For some reason, we don’t breed strikers. We breed excellent goalkeepers and plenty of good defenders – we’ve always done that and we’ve traditionally been hard to break down. We also hold our own in the midfield department as demonstrated so capably by Aaron Mooy and Mile Jedinak in Russia. (Mooy is described by plenty on the Huddersfield fan forum as the best player ever to pull on a Town shirt.)
But that’s where it stops for Aussie football. The great Australian strikers and attacking midfielders are all legends of our game, but we haven’t really had a striker since Viduka. Timmy Cahill was a goal machine for the Socceroos but he was more of a spring-heeled attacking midfielder than a striker. Kewell, similarly, was more of a goal scoring winger. Where are the great Australian strikers?

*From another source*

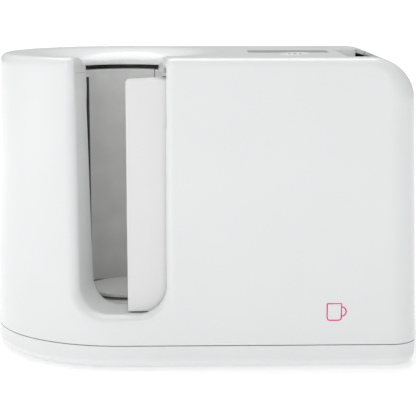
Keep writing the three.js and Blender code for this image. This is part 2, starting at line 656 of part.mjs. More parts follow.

I have nothing scientific to base the following on, but as a player, coach and football philosopher, it seems to me that football is about time and space – most crucially, having time and space in front of goal.
In front of goal is where the defenders are clustered most thickly and are most desperate to close you down. Therefore, you need either a player with the speed and technique to cope with that all by himself, or you need a team strategy to generate time and space where it will most hurt the opposition.
The teams rated in the top 10 (by and large) are the ones with excellent strikers who can make and score goals themselves. These are the teams with the best leagues in the world, or with a number of players (especially strikers) playing in the best leagues in the world.
Even mega A-League fans like me would pause before claiming our league was in the top 10 – in terms of quality – and we don’t have a lot of players playing in the top leagues. Certainly we don’t have any out and out strikers in the top leagues. Matt Leckie (a winger) at Hertha Berlin is about as close as we get. (Although there is plenty of quality in the J-League where Andrew Nabbout is winning some fans.)
This means that no Australian strikers are being subjected to the time and space constraints of the top leagues and being forced to improve in order to survive and prosper. Australian strikers, playing in leagues more forgiving in the time and space stakes do not need to improve as much as those in the more rarefied leagues and so are not equipped to deal with the highest quality defenses in major tournaments.